■ **STATED GOAL**: Will you give the material below again, every line exactly as it is?

++++ SUPPLIED INFORMATION ++++

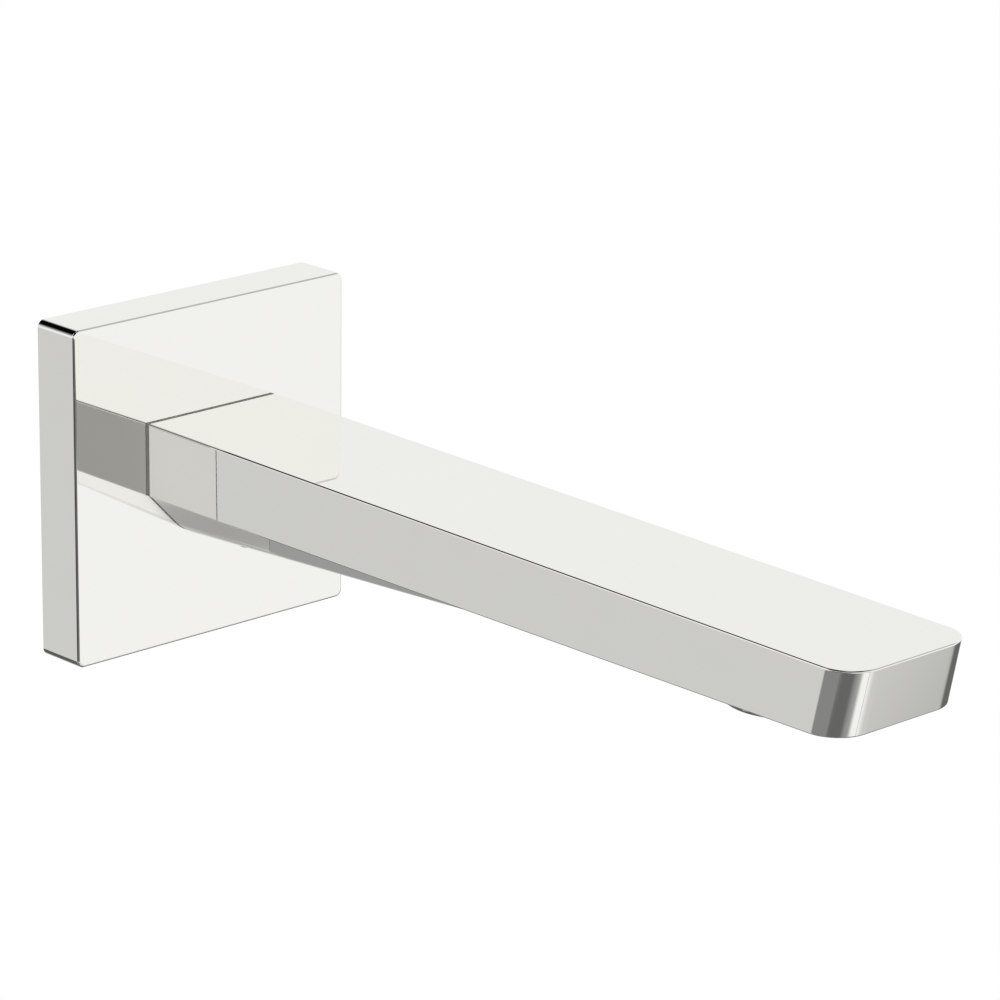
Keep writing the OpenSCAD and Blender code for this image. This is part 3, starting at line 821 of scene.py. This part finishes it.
# Seal between the spout and the plate: its edge is pressed out almost as far as the spout's outline
def pressGasket(setup):
    low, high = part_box("spout_rear_seal")
    outline = rearOutline(setup)
    depth = (high[1] - low[1]) / mm
    loops = []
    for k in range(setup["bulgeSteps"] + 1):
        share = k / setup["bulgeSteps"]
        inset = setup["inset"] + setup["bulge"] * (2 * share - 1) ** 2
        loops.append([Vector((x, low[1] / mm + depth * share, z)) for x, z in drawnIn(outline, inset)])
    for height in (high[1] / mm, low[1] / mm):
        hole = [Vector(spot).normalized() * setup["holeRadius"] for spot in outline]
        loops.append([Vector((spot.x, height, spot.y)) for spot in hole])
    wide = len(outline)
    points = [point for loop in loops for point in loop]
    faces = []
    for row in range(len(loops)):
        for k in range(wide):
            near, far, after = row * wide, (row + 1) % len(loops) * wide, (k + 1) % wide
            faces.append((near + k, near + after, far + after, far + k))
    piece = meshPiece("pressed_rear_seal", points, faces)
    smoothShading(piece, angle=40)
    standIn(piece, "spout_rear_seal", "greySilicone")


pressGasket(gasketSetup)
print("rear seal pressed")


screenSetup = {
    "wire": 0.14,
    "pitch": 0.6,
    "sides": 6,
    "ringsPerPitch": 3,
    "margin": 0.05,          # how far the cut ends stay inside the disc
}


# One wire of a screen: a thin tube that goes over and under the wires it crosses
def weaveWire(points, faces, place, half, line, setup, alongX):
    pitch, radius, sides = setup["pitch"], setup["wire"] / 2, setup["sides"]
    rings = round(2 * half / pitch * setup["ringsPerPitch"])
    start = len(points)
    for ring in range(rings + 1):
        run = -half + 2 * half * ring / rings
        lift = radius * math.cos(math.pi * run / pitch) * (-1) ** (line + alongX)
        for side in range(sides):
            angle = 2 * math.pi * side / sides
            offset = line * pitch + radius * math.cos(angle)
            x, y = (run, offset) if alongX else (offset, run)
            points.append(place + Vector((x, y, lift + radius * math.sin(angle))))
    for ring in range(rings):
        for side in range(sides):
            near, after = start + ring * sides, (side + 1) % sides
            faces.append((near + side, near + after, near + sides + after, near + sides + side))
    faces.append(tuple(start + side for side in range(sides)))
    faces.append(tuple(start + rings * sides + side for side in range(sides)))


def weaveScreen(name, node, setup):
    low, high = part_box(node)
    place = Vector(middle(node))
    reach = (high[0] - low[0]) / 2 / mm - setup["margin"]
    lines = int((reach - setup["wire"]) / setup["pitch"])
    points, faces = [], []
    for line in range(-lines, lines + 1):
        half = math.sqrt(reach ** 2 - (line * setup["pitch"]) ** 2)
        for alongX in (0, 1):
            weaveWire(points, faces, place, half, line, setup, alongX)
    piece = meshPiece(name, points, faces)
    piece.data.polygons.foreach_set("use_smooth", [True] * len(piece.data.polygons))
    standIn(piece, node, "brightSteel")


weaveScreen("woven_screen_upper", "aerator_screen_upper", screenSetup)
weaveScreen("woven_screen_lower", "aerator_screen_lower", screenSetup)
print("screens woven")

box = [list(map(float, corner)) for corner in (*cadBox, *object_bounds())]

++++

■ **SOLUTION TO THE EXERCISE**:
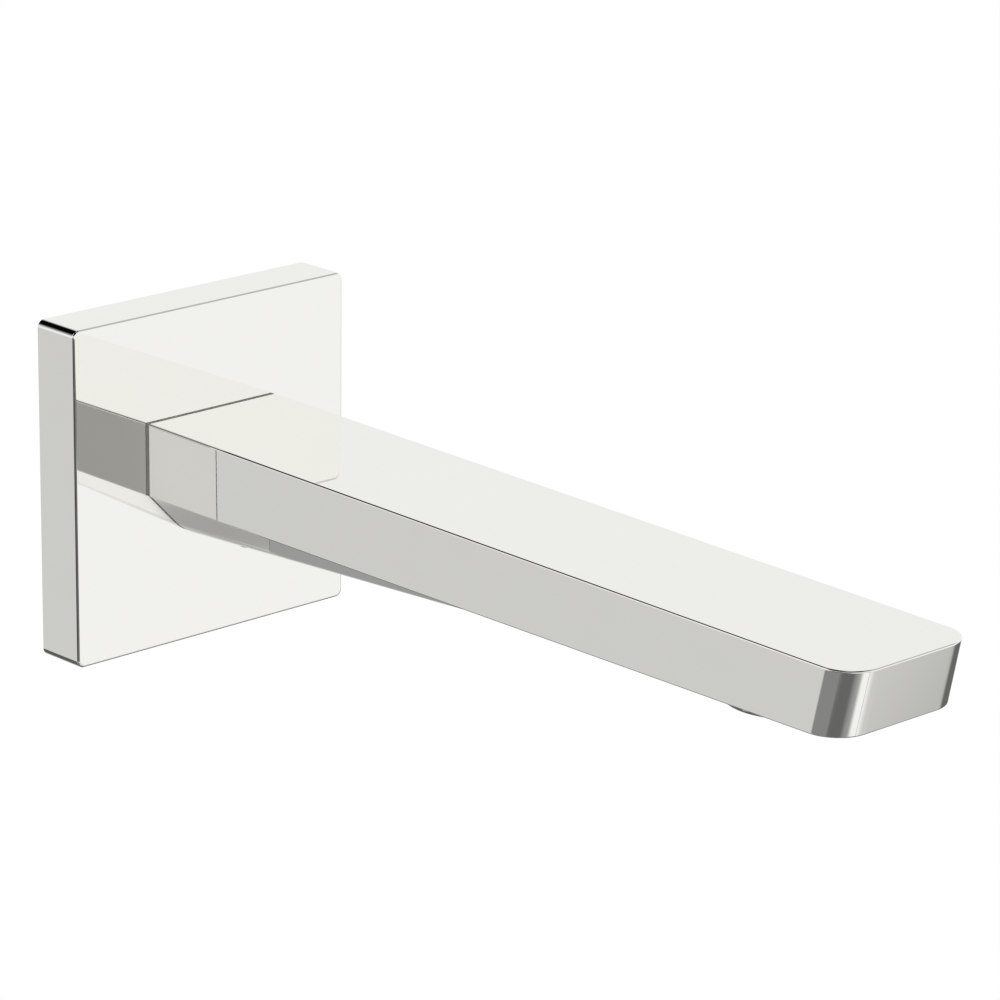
Keep writing the OpenSCAD and Blender code for this image. This is part 3, starting at line 821 of scene.py. This part finishes it.
# Seal between the spout and the plate: its edge is pressed out almost as far as the spout's outline
def pressGasket(setup):
    low, high = part_box("spout_rear_seal")
    outline = rearOutline(setup)
    depth = (high[1] - low[1]) / mm
    loops = []
    for k in range(setup["bulgeSteps"] + 1):
        share = k / setup["bulgeSteps"]
        inset = setup["inset"] + setup["bulge"] * (2 * share - 1) ** 2
        loops.append([Vector((x, low[1] / mm + depth * share, z)) for x, z in drawnIn(outline, inset)])
    for height in (high[1] / mm, low[1] / mm):
        hole = [Vector(spot).normalized() * setup["holeRadius"] for spot in outline]
        loops.append([Vector((spot.x, height, spot.y)) for spot in hole])
    wide = len(outline)
    points = [point for loop in loops for point in loop]
    faces = []
    for row in range(len(loops)):
        for k in range(wide):
            near, far, after = row * wide, (row + 1) % len(loops) * wide, (k + 1) % wide
            faces.append((near + k, near + after, far + after, far + k))
    piece = meshPiece("pressed_rear_seal", points, faces)
    smoothShading(piece, angle=40)
    standIn(piece, "spout_rear_seal", "greySilicone")


pressGasket(gasketSetup)
print("rear seal pressed")


screenSetup = {
    "wire": 0.14,
    "pitch": 0.6,
    "sides": 6,
    "ringsPerPitch": 3,
    "margin": 0.05,          # how far the cut ends stay inside the disc
}


# One wire of a screen: a thin tube that goes over and under the wires it crosses
def weaveWire(points, faces, place, half, line, setup, alongX):
    pitch, radius, sides = setup["pitch"], setup["wire"] / 2, setup["sides"]
    rings = round(2 * half / pitch * setup["ringsPerPitch"])
    start = len(points)
    for ring in range(rings + 1):
        run = -half + 2 * half * ring / rings
        lift = radius * math.cos(math.pi * run / pitch) * (-1) ** (line + alongX)
        for side in range(sides):
            angle = 2 * math.pi * side / sides
            offset = line * pitch + radius * math.cos(angle)
            x, y = (run, offset) if alongX else (offset, run)
            points.append(place + Vector((x, y, lift + radius * math.sin(angle))))
    for ring in range(rings):
        for side in range(sides):
            near, after = start + ring * sides, (side + 1) % sides
            faces.append((near + side, near + after, near + sides + after, near + sides + side))
    faces.append(tuple(start + side for side in range(sides)))
    faces.append(tuple(start + rings * sides + side for side in range(sides)))


def weaveScreen(name, node, setup):
    low, high = part_box(node)
    place = Vector(middle(node))
    reach = (high[0] - low[0]) / 2 / mm - setup["margin"]
    lines = int((reach - setup["wire"]) / setup["pitch"])
    points, faces = [], []
    for line in range(-lines, lines + 1):
        half = math.sqrt(reach ** 2 - (line * setup["pitch"]) ** 2)
        for alongX in (0, 1):
            weaveWire(points, faces, place, half, line, setup, alongX)
    piece = meshPiece(name, points, faces)
    piece.data.polygons.foreach_set("use_smooth", [True] * len(piece.data.polygons))
    standIn(piece, node, "brightSteel")


weaveScreen("woven_screen_upper", "aerator_screen_upper", screenSetup)
weaveScreen("woven_screen_lower", "aerator_screen_lower", screenSetup)
print("screens woven")

box = [list(map(float, corner)) for corner in (*cadBox, *object_bounds())]